The sound, for example, on “Meditations” is thick with agitation and polyrhythm. The hammering four-note riff that repeats over the so much of the tune is raw and urgent. When the melody is stated by Dolphy’s flute and Mingus playing arco, Coles’ trumpet is essential to the supporting ensemble. His solo on the same tune is both pretty and vinegary — a surprise that shifts from a pleading cry over a fast tempo to a butterfly on the wind when things ease. His blues playing on “So Long Eric” is outstanding, where he never plays too much and continually dances with the rhythm section’s jabbing support.
Clifford Jordan, perhaps the least decorated of this band’s members, also rides continual waves of emotion and power. He plays with a crystal tone and a cry at the top of his register, sometimes sounding like an eerie precursor to a modern player like Michael Brecker. Fluid and polished for much of his solo on “Faubus,” it is particularly delicious to hear him test the limits of tonality when the band cuts out and leaves him mostly solo to bend notes and let his tone break up on slow glissandi down the tenor’s register.
Pianist Jaki Byard, of course, is purely himself and in elegant form here. His ability to shift between old-school stride playing and messy, emotional freedom simply has no rival in jazz. He generously featured in Cornell 1964 with a solo to begin the concert (“ATFW You”, a Tatum-ish piece that spans barrelhouse piano and ballad styles) that leads directly into a duet with Mingus on Ellington’s “Sophisticated Lady”. Byard plays just as effectively, however, as a soloist in the larger band who can play rough with the horns. As lush as he is on “Orange”, he is just as insane and bold on the long-form classics such as “Faubus” or “Meditations”.

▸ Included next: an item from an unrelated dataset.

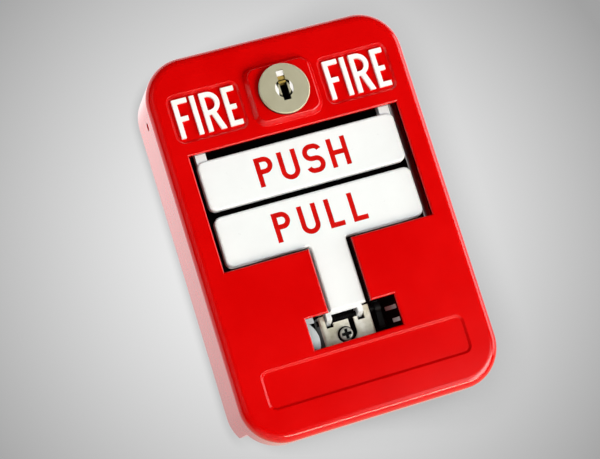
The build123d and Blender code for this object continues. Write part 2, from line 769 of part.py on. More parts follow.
def detent_block():
    """Nylon block behind the tongue that the tongue screw threads into."""
    x, z = TONGUE_SCREW
    reach = DETENT_BLOCK_SIZE / 2
    body = block((x - reach, x + reach), DETENT_BLOCK_Y, (z - reach, z + reach))
    return body - rod_y(TONGUE_SHANK_R, x, THROUGH, z)


def bracket_screws():
    """Two screws driven from behind into the bosses of the cover."""
    head_r, head_t = BRACKET_SCREW_HEAD
    under_y = WEB_Y[1]
    slot_y = (under_y + head_t / 2, under_y + head_t + 1)
    slot_z = (BRACKET_SCREW_Z - DRIVE_SLOT / 2, BRACKET_SCREW_Z + DRIVE_SLOT / 2)
    screws = []
    for x in BRACKET_SCREW_X:
        screw = rod_y(head_r, x, (under_y, under_y + head_t), BRACKET_SCREW_Z)
        screw += rod_y(BRACKET_SCREW_R, x, (INNER_Y + 2 * BOSS_FLOOR, under_y), BRACKET_SCREW_Z)
        screws.append(screw - block((x - head_r, x + head_r), slot_y, slot_z))
    return screws


def detent_leaf():
    """Round-nosed spring leaf riveted behind the front wall, beside the bracket."""
    cx, cz = LEAF_CENTRE
    nose = Pos(cx, cz) * Circle(LEAF_R) & bar(cx, cz - LEAF_R, cx + LEAF_R, cz + LEAF_R)
    foot = bar(cx - 3, cz - 4, cx, cz + 4)
    ear = bar(cx, LEAF_EAR_Z[0], LEAF_EAR_X, LEAF_EAR_Z[1])
    leaf = prism_y(nose + foot + ear, LEAF_Y)
    return leaf - rod_y(LEAF_RIVET_R, cx, (-30, -20), cz)


def leaf_rivet():
    cx, cz = LEAF_CENTRE
    head = rod_y(2 * LEAF_RIVET_R, cx, (LEAF_Y[1], LEAF_Y[1] + LEAF_RIVET_R), cz)
    return head + rod_y(LEAF_RIVET_R, cx, LEAF_Y, cz)


def switch_body():
    body = block(SWITCH_X, SWITCH_Y, SWITCH_Z)
    body = chamfer(body.edges().filter_by(Axis.X), SWITCH_CHAMFER)
    body -= rod_y(PLUNGER_R + RUNNING, PLUNGER_X, (-17, PLUNGER_BORE_END_Y), PLUNGER_Z)
    for z in SWITCH_SCREW_Z:
        body -= rod_x(SWITCH_SCREW_R, (SWITCH_X[0] - 1, SWITCH_X[1] + 1), SWITCH_SCREW_Y, z)
    return body


def switch_tabs():
    """Solder tabs on the switch's front face, each with a raised lip at its right end."""
    front = SWITCH_Y[0]
    tabs = []
    for left, right, z in TABS:
        tab = block((left, right), (front - TAB_T, front), (z - TAB_W / 2, z + TAB_W / 2))
        lip = block((right - TAB_T, right), (front - TAB_LIP, front), (z - TAB_W / 2, z + TAB_W / 2))
        tabs.append(tab + lip)
    return tabs


def switch_screws():
    """Two slotted screws that hold the switch to the bracket's long flange."""
    front = SWITCH_X[1]
    head_r, head_t = SWITCH_SCREW_HEAD
    y = SWITCH_SCREW_Y
    slot_y = (y - DRIVE_SLOT / 2, y + DRIVE_SLOT / 2)
    screws = []
    for z in SWITCH_SCREW_Z:
        screw = rod_x(head_r, (front, front + head_t), y, z)
        screw += rod_x(SWITCH_SCREW_R, (SWITCH_SCREW_END_X, front), y, z)
        screws.append(screw - block((front + head_t / 2, front + 2), slot_y, (z - head_r, z + head_r)))
    return screws


def flap_pins():
    pin = rod_x(FLAP_PIN_R, (FLAP_LUG_X[0] - OVERLAP, FLAP_EAR_X[1]), *FLAP_AXIS)
    return mirrored(pin)


def flap_springs():
    """Outer shape of the two coiled flap springs, between each lug and its ear."""
    y, z = FLAP_AXIS
    limits = (FLAP_LUG_X[1] + SPRING_END_GAP, FLAP_EAR_X[0] - SPRING_END_GAP)
    coil = rod_x(FLAP_SPRING_R, limits, y, z)
    return mirrored(coil - rod_x(FLAP_PIN_R + SPRING_BORE_GAP, limits, y, z))


def handle_spring():
    """Outer shape of the coiled handle spring, round the pin between the feet."""
    coil = rod_x(HANDLE_SPRING_R, HANDLE_SPRING_X, *HANDLE_AXIS)
    return coil - rod_x(HANDLE_PIN_R + SPRING_BORE_GAP, HANDLE_SPRING_X, *HANDLE_AXIS)


# Parts that move on the cover

def lock_plug():
    front = DISC_FRONT_Y + PLUG_SET_BACK
    plug = rod_y(PLUG_R, 0, (front, PLUG_BACK_Y), LOCK_Z)
    plug = chamfer(front_edges(plug), PLUG_CHAMFER)
    slot = block((-KEYWAY_W / 2, KEYWAY_W / 2), (front - 1, KEYWAY_BACK_Y), (LOCK_Z - 4, LOCK_Z + 4))
    plug -= slot
    flats = rod_y(PLUG_R + 1, 0, (CAM_Y[0], PLUG_BACK_Y), LOCK_Z)
    square = (LOCK_Z - SQUARE_HALF, LOCK_Z + SQUARE_HALF)
    flats -= block((-SQUARE_HALF, SQUARE_HALF), (CAM_Y[0] - 1, PLUG_BACK_Y + 1), square)
    plug -= flats
    return plug - rod_y(CAM_SCREW_R, 0, (CAM_SCREW_END_Y, 0), LOCK_Z)


def lock_wafers():
    """The ends of the levers that lie inside the plug."""
    return [slot_piece(lever_y(layer), WAFER_Z) for layer in range(LEVER_COUNT)]


def lock_cam():
    outline = Pos(0, LOCK_Z) * Circle(CAM_W / 2)
    outline += bar(-CAM_W / 2, LOCK_Z, CAM_W / 2, LOCK_Z + CAM_REACH - 2)
    outline += bar(-CAM_W / 2 + 2, LOCK_Z, CAM_W / 2 - 2, LOCK_Z + CAM_REACH)
    outline -= bar(-SQUARE_HALF, LOCK_Z - SQUARE_HALF, SQUARE_HALF, LOCK_Z + SQUARE_HALF)
    return prism_y(outline, CAM_Y)


def cam_screw():
    head_r, head_t = CAM_SCREW_HEAD
    end_y = PLUG_BACK_Y + head_t
    screw = rod_y(head_r, 0, (PLUG_BACK_Y, end_y), LOCK_Z)
    screw += rod_y(CAM_SCREW_R, 0, (CAM_SCREW_END_Y, PLUG_BACK_Y), LOCK_Z)
    slot_z = (LOCK_Z - DRIVE_SLOT / 2, LOCK_Z + DRIVE_SLOT / 2)
    return screw - block((-head_r, head_r), (end_y - head_t / 2, end_y + 1), slot_z)


def letter_pockets(letters):
    """The material that debossed letters take out of a bar's front."""
    return [prism_y(letter, (BAR_FRONT_Y - 1, BAR_FRONT_Y + WORD_DEPTH)) for letter in letters]


def letter_fill(letters):
    """Paint lying in the bottom of debossed letters."""
    floor_y = BAR_FRONT_Y + WORD_DEPTH
    return [prism_y(letter, (floor_y - WORD_FILL, floor_y)) for letter in letters]


def push_flap():
    height = PUSH_Z[1] - PUSH_Z[0]
    middle = sum(PUSH_Z) / 2
    flap = plate_y(2 * BAR_HALF_W, height, BAR_CORNER_R, (BAR_FRONT_Y, BAR_BACK_Y), 0, middle)
    flap = fillet(front_edges(flap), BAR_EDGE_FILLET)
    y, z = FLAP_AXIS
    profile = Pos(y, z) * Circle(FLAP_LUG_R) + bar(y - FLAP_LUG_R, PUSH_Z[1] - LUG_OVERLAP, y + LUG_BACK, z)
    for lug in mirrored(prism_x(profile, FLAP_LUG_X)):
        flap += lug
    flap -= rod_x(FLAP_PIN_R + RUNNING, (-40, 40), y, z)
    for pocket in letter_pockets(push_word()):
        flap -= pocket
    return flap


def pull_handle():
    height = PULL_Z[1] - PULL_Z[0]
    middle = sum(PULL_Z) / 2
    outline = Pos(0, middle) * RectangleRounded(2 * BAR_HALF_W, height, BAR_CORNER_R)
    outline += bar(-STEM_HALF_W, STEM_END_Z, STEM_HALF_W, PULL_Z[0] + STEM_ROOT_FILLET)
    roots = [v for v in outline.vertices() if abs(v.Y - PULL_Z[0]) < 0.01]
    roots = [v for v in roots if abs(abs(v.X) - STEM_HALF_W) < 0.01]
    outline = fillet(roots, STEM_ROOT_FILLET)
    handle = prism_y(outline, (BAR_FRONT_Y, BAR_BACK_Y))
    handle = fillet(front_edges(handle), BAR_EDGE_FILLET)
    handle += block((FOOT_X[0][0], FOOT_X[1][1]), YOKE_Y, YOKE_Z)
    y, z = HANDLE_AXIS
    foot = Pos(y, z) * Circle(FOOT_R)
    foot += make_face(Polyline(
        (FOOT_FRONT_Y, YOKE_Z[1]),
        (FOOT_FRONT_Y, FOOT_CORNER_Z),
        (y, z - FOOT_R),
        (y, z + FOOT_R),
        (YOKE_Y[1], YOKE_Z[1]),
        close=True,
    ))
    for limits in FOOT_X:
        handle += prism_x(foot, limits)
    handle -= rod_x(HANDLE_PIN_R, (-10, 10), y, z)
    for pocket in letter_pockets(pull_word()):
        handle -= pocket
    return handle


def handle_pin():
    return rod_x(HANDLE_PIN_R, HANDLE_PIN_X, *HANDLE_AXIS)


def cam_lever():
    """Arm on the handle pin that presses the switch plunger as the handle comes out."""
    y, z = HANDLE_AXIS
    tip_r = CAM_LEVER_W / 2
    tip_z = CAM_LEVER_END_Z + tip_r
    profile = Pos(y, z) * Circle(CAM_LEVER_HUB_R) + bar(y - tip_r, tip_z, y + tip_r, z)
    profile += Pos(y, tip_z) * Circle(tip_r)
    return prism_x(profile, CAM_LEVER_X) - rod_x(HANDLE_PIN_R, HANDLE_PIN_X, y, z)


def switch_plunger():
    plunger = rod_y(PLUNGER_R, PLUNGER_X, (PLUNGER_FRONT_Y, PLUNGER_BACK_Y), PLUNGER_Z)
    return fillet(front_edges(plunger), PLUNGER_EDGE_FILLET)


NODES = {
    "back_plate": back_plate(),
    "hinge_pin": hinge_pin(),
    "hinge_clips": hinge_clips(),
    "insulating_card": insulating_card(),
    "terminal_block": terminal_block(),
    "terminal_clamps": terminal_clamps(),
    "terminal_screws": terminal_screws(),
    "block_screws": block_screws(),
    "earth_screw": earth_screw(),
    "earth_washer": earth_washer(),
    "latch_keeper": latch_keeper(),
    "keeper_rivets": keeper_rivets(),
    "front_cover": front_cover(),
    "legend_left": fire_legend(-LEGEND_X),
    "legend_right": fire_legend(LEGEND_X),
    "lock_housing": lock_housing(),
    "lock_levers": lock_levers(),
    "lock_guide": lock_guide(),
    "lock_washer": lock_washer(),
    "lock_nut": lock_nut(),
    "handle_bracket": handle_bracket(),
    "tongue_screw": tongue_screw(),
    "tongue_washer": tongue_washer(),
    "detent_block": detent_block(),
    "bracket_screws": bracket_screws(),
    "detent_leaf": detent_leaf(),
    "leaf_rivet": leaf_rivet(),
    "switch_body": switch_body(),
    "switch_tabs": switch_tabs(),
    "switch_screws": switch_screws(),
    "flap_pins": flap_pins(),
    "flap_springs": flap_springs(),
    "handle_spring": handle_spring(),
    "lock_plug": lock_plug(),
    "lock_wafers": lock_wafers(),
    "lock_cam": lock_cam(),
    "cam_screw": cam_screw(),
    "push_flap": push_flap(),
    "push_legend": letter_fill(push_word()),
    "pull_handle": pull_handle(),
    "pull_legend": letter_fill(pull_word()),
    "handle_pin": handle_pin(),
    "cam_lever": cam_lever(),
    "switch_plunger": switch_plunger(),
}

os.makedirs("parts", exist_ok=True)
for name, shape in NODES.items():
    pieces = shape if isinstance(shape, list) else [shape]
    solids = [solid for piece in pieces for solid in piece.solids()]
    export_step(Compound(children=solids), os.path.join("parts", name + ".step"))
    print(name, len(solids))
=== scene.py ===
import json
import math

import bpy
from mathutils import Matrix, Vector


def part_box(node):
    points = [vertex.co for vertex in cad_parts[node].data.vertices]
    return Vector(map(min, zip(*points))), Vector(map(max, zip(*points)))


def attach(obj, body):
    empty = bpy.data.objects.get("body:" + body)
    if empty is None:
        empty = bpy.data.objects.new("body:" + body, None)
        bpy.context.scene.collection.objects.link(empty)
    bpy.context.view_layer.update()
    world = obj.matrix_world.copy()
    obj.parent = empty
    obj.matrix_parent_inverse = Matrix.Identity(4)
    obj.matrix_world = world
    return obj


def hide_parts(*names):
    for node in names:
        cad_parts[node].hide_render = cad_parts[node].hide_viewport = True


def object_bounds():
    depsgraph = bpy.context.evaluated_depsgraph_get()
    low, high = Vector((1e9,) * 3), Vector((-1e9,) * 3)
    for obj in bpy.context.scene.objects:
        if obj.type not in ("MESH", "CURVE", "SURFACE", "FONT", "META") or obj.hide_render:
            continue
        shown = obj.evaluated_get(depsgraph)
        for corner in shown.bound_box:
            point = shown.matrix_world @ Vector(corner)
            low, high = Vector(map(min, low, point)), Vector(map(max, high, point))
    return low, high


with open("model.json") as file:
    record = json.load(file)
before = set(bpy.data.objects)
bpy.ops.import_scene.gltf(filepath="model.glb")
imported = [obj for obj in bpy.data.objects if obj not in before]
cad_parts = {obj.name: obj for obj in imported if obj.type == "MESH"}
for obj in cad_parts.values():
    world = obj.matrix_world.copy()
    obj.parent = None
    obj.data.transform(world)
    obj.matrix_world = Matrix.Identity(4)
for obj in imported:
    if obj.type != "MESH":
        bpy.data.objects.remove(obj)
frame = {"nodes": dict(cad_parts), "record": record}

CAD_LOW, CAD_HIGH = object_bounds()
NODES = frame["nodes"]

# Camera: where it stands, what it looks at and how far it is rolled
CAMERA_AT = Vector((-0.13694, -0.57242, -0.07544))
CAMERA_AIM = Vector((-0.00786, -0.0275, 0.00028))
CAMERA_ROLL = 17.36
CAMERA_LENS = 110.28
SENSOR_WIDTH = 36.0

# Floor and sky
FLOOR_BELOW = 1.2
FLOOR_SIZE = 8.0
FLOOR_GREY = 0.60
SKY_GREY = 0.72
DARK_SKY = 0.015

# Card behind the object: its greys fade outward from a bright spot (x, z), a painted pool of light,
# and its painted contact shade reaches further on the object's right. Its light on the object
# changes with height.
CARD_BEHIND = 0.004
CARD_SIZE = 2.4
CARD_BRIGHT_AT = (0.000, 0.005)
CARD_FADE_OVER = 0.127
CARD_GREYS = (1.05, 0.36)
CARD_SHADE_ACROSS = (-0.045, 0.045)
CARD_SHADE_REACHES = (0.005, 0.022)
CARD_GLOW = 1.5
CARD_GLOW_HEIGHTS = (-0.070, 0.060)
CARD_GLOWS = ((0.0, (0.57, 0.53, 0.42)), (0.085, (0.50, 0.49, 0.48)), (1.0, (0.98, 0.98, 0.98)))

WHITE = (1.0, 1.0, 1.0)
WARM = (1.0, 0.82, 0.66)

# Finishes: EVEN grain is the same along every axis, and UPRIGHT grain is drawn out along Z
EVEN = (1.0, 1.0, 1.0)
UPRIGHT = (1.0, 1.0, 0.12)
DULL = 0.12
EDGE_LOOK_R = 0.00018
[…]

The star soloist, however, is inevitably Eric Dolphy. Just three months away from his death in Europe from a diabetic coma, Dolphy was in the midst of making some of the greatest music of his era. He had recorded his Blue Note masterpiece Out to Lunch just weeks before and would appeared as a sideman on Andrew Hill’s equally essential Point of Departure two weeks later. At Cornell with his long-time collaborator Mingus, Dolphy is a hotbed of ideas. Playing more bass clarinet than usual, Dolphy goes beyond his usual lurching, wide-interval rumble of outside-in playing. Here, he is volcanic, with fresh musical ideas bubbling to the surface every several measures. On “Take the A Train”, he plays as vocally and ingeniously as he might on the “freer” tracks — bending notes at will, sounding like he is talking to every jazz fan down the ages, explaining how you can be utterly within the tradition and still testing it with every astonishing musical phrase.

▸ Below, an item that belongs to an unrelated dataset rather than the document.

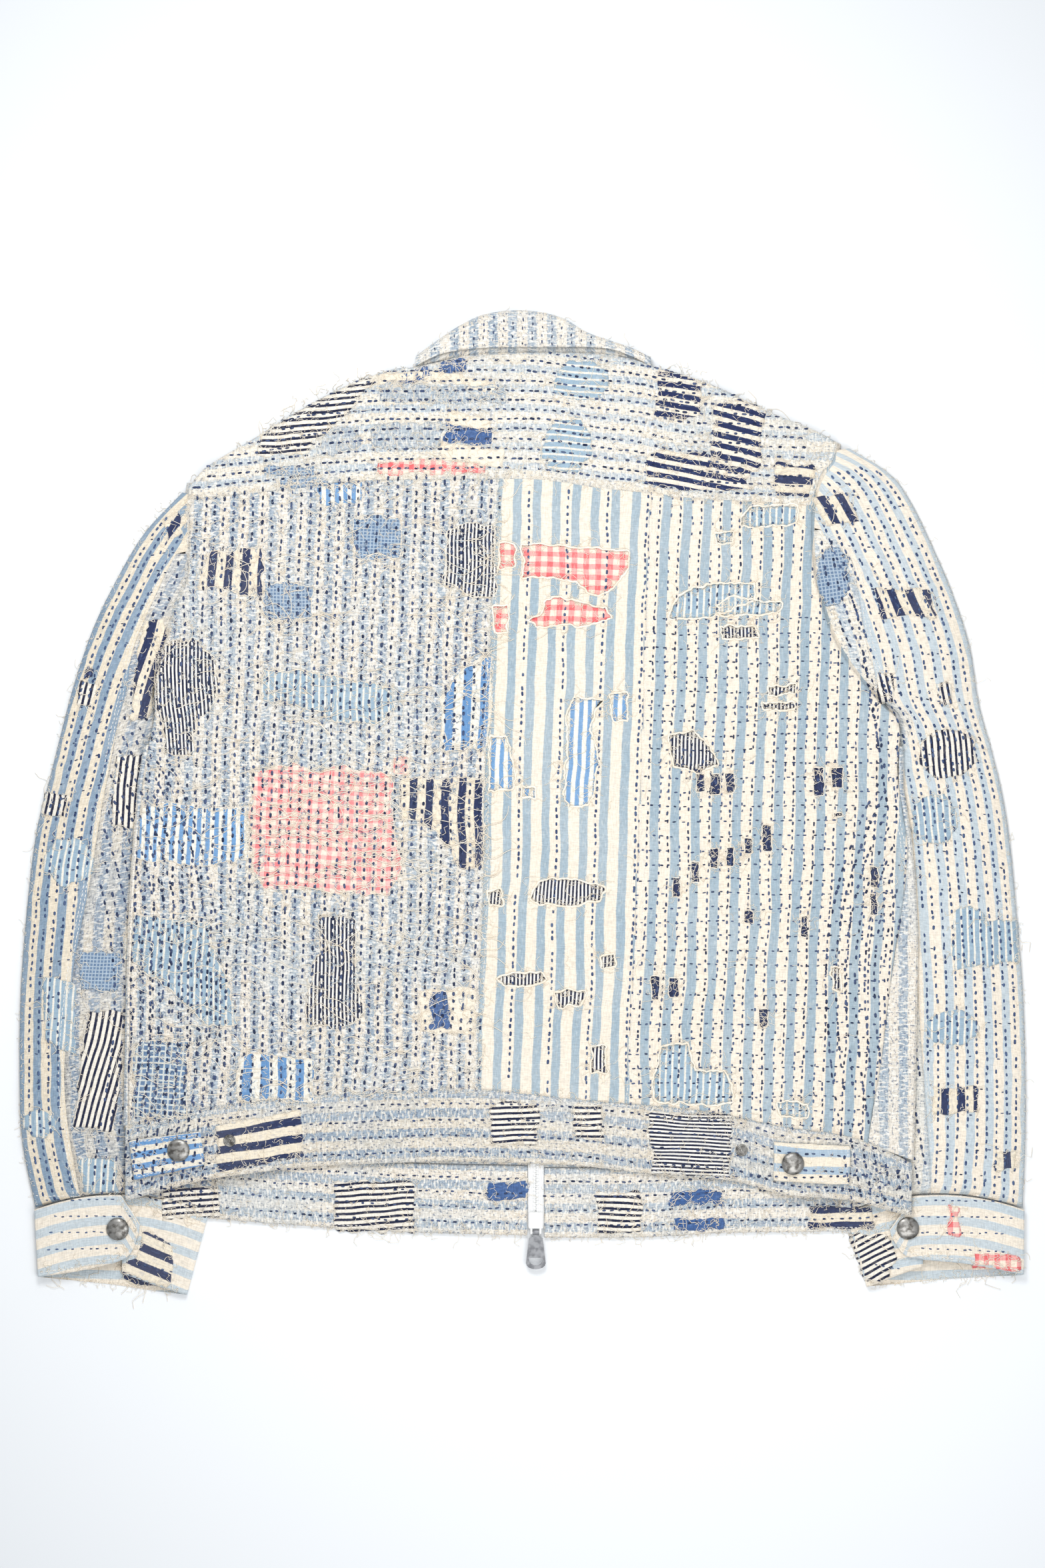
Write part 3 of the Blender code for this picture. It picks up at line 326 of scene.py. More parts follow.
# A sheet cut along an outline, with torn holes, on a regular grid of threads
def cutCloth(name, ring, height, material, holes=(), spacing=2.0, drop=1.2, grain=(0, 1, 0), uvAt=None,
             within=None):
    ring = np.asarray(ring, float)
    xs = np.arange(ring[:, 0].min() - spacing, ring[:, 0].max() + 2 * spacing, spacing)
    ys = np.arange(ring[:, 1].min() - spacing, ring[:, 1].max() + 2 * spacing, spacing)
    gx, gy = np.meshgrid(xs, ys)
    cx = gx[:-1, :-1] + spacing / 2
    cy = gy[:-1, :-1] + spacing / 2
    keep = inside(cx, cy, ring)
    for hole in holes:
        keep &= ~inside(cx, cy, hole)
    if within is not None:
        keep &= inside(cx, cy, within)
    quads = gridQuads(*gx.shape)[keep]
    usage = np.bincount(quads.ravel(), minlength=gx.size)
    used = np.flatnonzero(usage)
    x = gx.ravel()[used].copy()
    y = gy.ravel()[used].copy()
    edge = np.flatnonzero(usage[used] < 4)
    starts = np.vstack([ring] + [np.asarray(hole) for hole in holes])
    ends = np.vstack([np.roll(ring, -1, axis=0)] + [np.roll(hole, -1, axis=0) for hole in holes])
    for k in edge:
        run = ends - starts
        offset = np.array([x[k], y[k]]) - starts
        along = np.clip((offset * run).sum(1) / np.maximum((run * run).sum(1), 1e-9), 0, 1)
        nearest = starts + run * along[:, None]
        away = np.hypot(nearest[:, 0] - x[k], nearest[:, 1] - y[k])
        best = away.argmin()
        if away[best] < 1.1 * spacing:
            x[k], y[k] = nearest[best]
    place = np.zeros(gx.size, int)
    place[used] = np.arange(len(used))
    faces = place[quads]
    points = np.column_stack([x, y, height(x, y)])
    uv = uvAt(x, y) if uvAt else turnedGrain(x, y, grain)
    area = faceArea(points, faces)
    points, faces, uv = withEdge(points, faces, uv, drop)
    return makeObject(name, points, faces, material, uv), area


# A sheet made from a grid of points, such as a sleeve or a folded collar
def gridCloth(name, grid, uvGrid, material, drop):
    faces = gridQuads(*grid.shape[:2]).reshape(-1, 4)
    points = grid.reshape(-1, 3)
    area = faceArea(points, faces)
    points, faces, uv = withEdge(points, faces, uvGrid.reshape(-1, 2), drop)
    return makeObject(name, points, faces, material, uv), area


smallestSide = 10.5  # of a sheet's flat size, in mm


# Hides the CAD parts that a sheet stands in for
def declareSheet(piece, area, nodes, width, length, restsOn, slot, extras=()):
    if nodes:
        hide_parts(*nodes)
    width = max(smallestSide, min(width, 0.22 * area))


# Threads and stitches

def makeStitches(name, x, y, z, angle, length, width, material):
    count = len(x)
    sides = 4
    turn = np.arange(sides) * 2 * math.pi / sides
    ring = np.column_stack([np.zeros(sides), 0.5 * np.cos(turn), 0.5 * np.sin(turn)])
    shape = np.vstack([[(-0.5, 0, -0.35)], ring + (-0.24, 0, 0), ring + (0.24, 0, 0), [(0.5, 0, -0.35)]])
    k = np.arange(sides)
    after = (k + 1) % sides
    faces = np.vstack([np.column_stack([np.zeros(sides, int), 1 + after, 1 + k]),
                       np.column_stack([1 + k, 1 + after, 1 + sides + after]),
                       np.column_stack([1 + k, 1 + sides + after, 1 + sides + k]),
                       np.column_stack([1 + sides + k, 1 + sides + after, np.full(sides, 1 + 2 * sides)])])
    sized = np.stack([shape[None, :, 0] * length[:, None], shape[None, :, 1] * width[:, None],
                      shape[None, :, 2] * width[:, None] * 0.8], axis=-1)
    c = np.cos(angle)[:, None]
    s = np.sin(angle)[:, None]
    points = np.stack([sized[..., 0] * c - sized[..., 1] * s + x[:, None],
                       sized[..., 0] * s + sized[..., 1] * c + y[:, None],
                       sized[..., 2] + z[:, None]], axis=-1).reshape(-1, 3)
    return makeObject(name, points, repeated(faces, count, len(shape)), material)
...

Dolphy sounds great everywhere, but hearing his flute on “Jitterbug Waltz” is particularly wonderful. Probably the greatest stylist on flute in jazz history, Dolphy makes the instrument something wholly new in this solo, and you can hear Mingus gushing with pleasure on the recording, urging his man onward with audible exclamations of “Hey!” and “Yes!” The whole occasion was obviously a joy to the musicians. Mingus — so often thought of as a surly and difficult man — has the audience laughing through a program of challenging jazz. Because the concert was set for March 18th, the leader calls “When Irish Eyes are Smiling”, swung in 6/8 time — a tune likely not in anyone’s book but played delightfully. The musicians remake it, of course, but never lose the melody in their solos, with Coles snaking through it easily as Dolphy and Jordan improvise accompanying figures the urge him on and up.

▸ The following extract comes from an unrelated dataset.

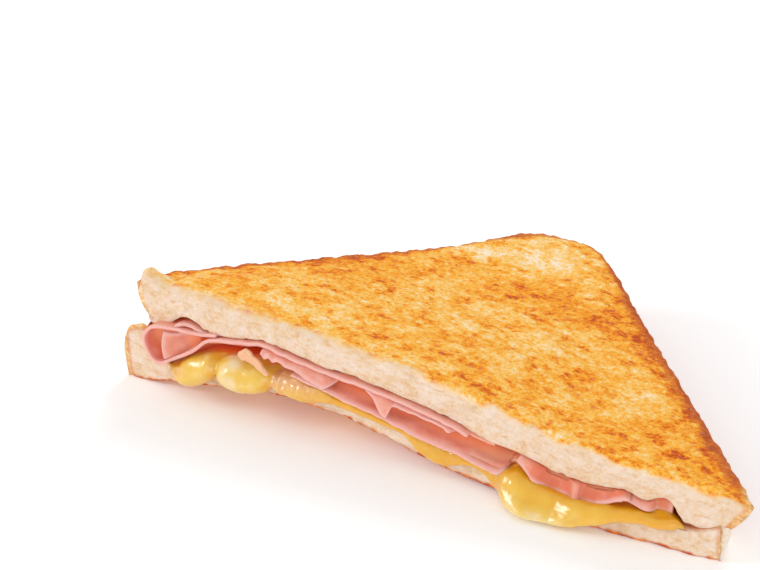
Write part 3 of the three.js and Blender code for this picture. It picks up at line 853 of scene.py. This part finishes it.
def over_the_edge(q, v, back, height, edge, turn, radius, tip):
    """A layer's surface: for v up to FLAT it comes from `back` to `edge` at `height`, then it follows
    an arc of `radius` through `turn` and a straight end of length `tip`."""
    y_flat = mix(back, edge, np.minimum(v / FLAT, 1))
    x = carried(q, y_flat)
    run = (turn * radius + tip) * beyond_flat(v)
    angle = np.minimum(run, turn * radius) / radius
    straight = np.maximum(0, run - turn * radius)
    y = y_flat - radius * np.sin(angle) - straight * np.cos(angle)
    z = height(q, x, y_flat) - radius * (1 - np.cos(angle)) - straight * np.sin(angle)
    return stacked(x, y, z)


def sheet_grid(start, end, columns, inner_rows=26, outer_rows=34):
    """A layer's places along the cut, from start to end, and its shares v from back to front, packed
    towards its outer end."""
    q = np.linspace(start, end, columns)
    v_in = FLAT * np.linspace(0, 1, inner_rows, endpoint=False) ** 0.7
    v_out = FLAT + (1 - FLAT) * np.sin(np.linspace(0, np.pi / 2, outer_rows))
    return np.meshgrid(q, np.concatenate([v_in, v_out]), indexing="ij")


# %% Shape of the cheese along the cut
CHEESE_FROM, CHEESE_TO = -66.2, 70.5  # its ends along the cut
CHEESE_BACK = 56.0  # how far it reaches in
CHEESE_BEND = 1.0  # radius of its underside where it bends over the edge
CHEESE_LIFT = 0.12  # how much more than the gap it keeps from the lower slice further in
THINNEST_CHEESE = 0.12  # where the film runs out
EVENING_PASSES = 300  # times that its normals are averaged with their neighbours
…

Finally, a word about Charles Mingus the bass player. He cast such a huge shadow as a composer and bandleader that Mingus’s instrumental prowess is taken for granted. Here and on so many other recordings, the engine of swing and urgency that was the Mingus/Dannie Richmond rhythm section defines the style and the pleasure of the music. Richmond’s drums have a precision that is never fussy, and Mingus’s bass work is muscular without ever lapsing into poor intonation or unstructured freedom. If the Miles Davis rhythm sections of the ’50s and ’60s were like a Mercedes Benz — neat but powerful — then the Mingus/Richmond team ran more like a vintage Camaro or Mustang — surging forward with power and great engineering.
The tapes for Cornell ’64 were recently discovered by Sue Mingus, the great man’s widow and a tireless promoter of his legacy. It’s hard to imagine how such gems could sit unnoticed for 43 years. Surely they were glowing in the dark or pulsing a bit or at least vibrating with the need to be heard. The riches here will take fans months of listening to absorb. As similar as the music is the 1964 Town Hall concert and the later European recordings, it also proves again the truth about jazz: that it really is different every night, that at its best it is the kind of organic art form that doesn’t get stale over four decades (or maybe 20), and that it can provide pleasures of discovery and rapture that are rare.
This is one of those recordings — rare, indeed.